You can see my email, right? Email me Friday if you’re still sans JebusPhone and I’ll see if I can’t find you one. I have magic powers, see*.
*’dw seen jebusphone?’
Couldn’t agree more with you. It’s also amazing how new customers could get the iPhone but I have not seen a single upgrade user get a pre order!!
As a fellow gamer and self-confessed geek, I have to say I think this entry is brilliant, even though work for O2! It’s basically a reasonably structured argument which, in my job, is something I truly appreciate when compared with the usual ‘OMG OH TOO ARE TEH SUCKZORS! FAIL!’ reaction we’ve had to this.
I know that alot of people are feeling let down by this – I’ve seen the reaction first-hand – but I can honestly tell you that we prepared for this to the furthest extent we could anticipate. Quite simply, it wasn’t enough. We realise this and that’s why many have received an apologetic email. I’m also obliged to say that this is my own opinion and not a response on behalf of O2. I’ll finish with that old saying, ‘Hindsight is always 20/20.’
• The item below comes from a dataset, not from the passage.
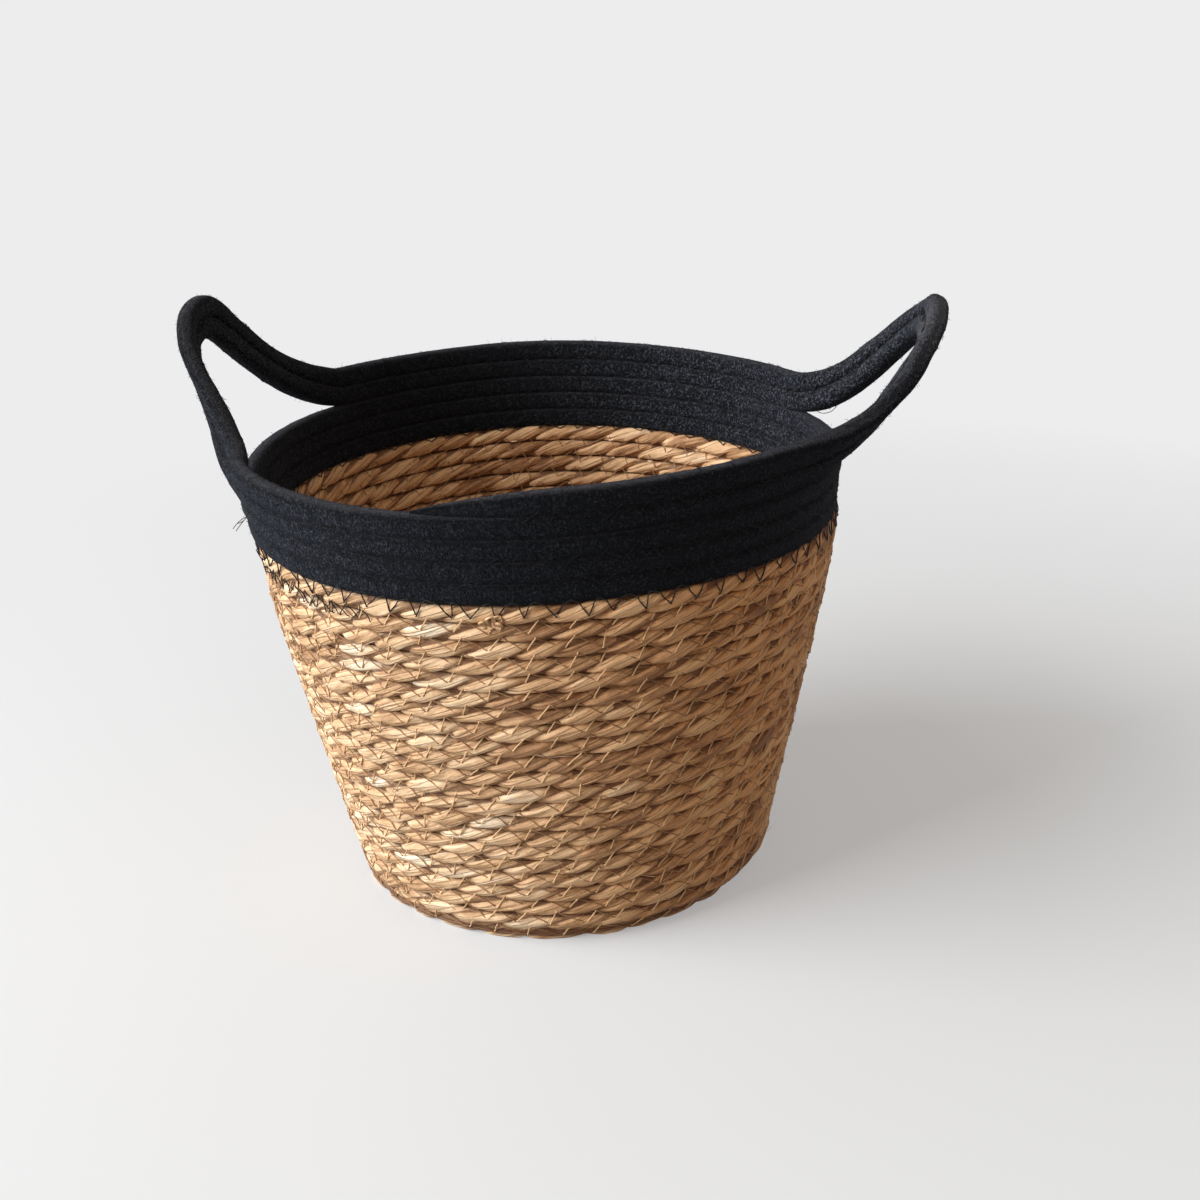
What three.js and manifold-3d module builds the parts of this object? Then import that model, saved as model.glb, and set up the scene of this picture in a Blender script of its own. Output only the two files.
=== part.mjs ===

Sorry Richard, but your analysis is far too well-reasoned and thought out. You may never get that dream job at O2 after all
The amusing thing is, had you been at the O2 store at ungodly o’clock on 11th July, chances are you *still* wouldn’t have got an iPhone.
I was 12th in line at the Regent St Apple store, (you don’t want to know how early I arrived — I wasn’t even there to buy one!) and it was utter chaos when they opened the doors.
The activation process basically did not function at all for half an hour or so, and didn’t function in practice for a long time after that. We left the store around 9:30, sans iPhone.
The girl I was with went back in the evening to pick up her phone, but it didn’t actually get connected to the O2 network for over a week after that.
It’s nice to know that O2 haven’t improved in competence since they changed their name from BTCellnet.
Remind me sometime to tell you the saga of how they said they would disconnect my phone when I go mugged (but didn’t actually do it), and how long it took me to get (most of) the charges off the final bill.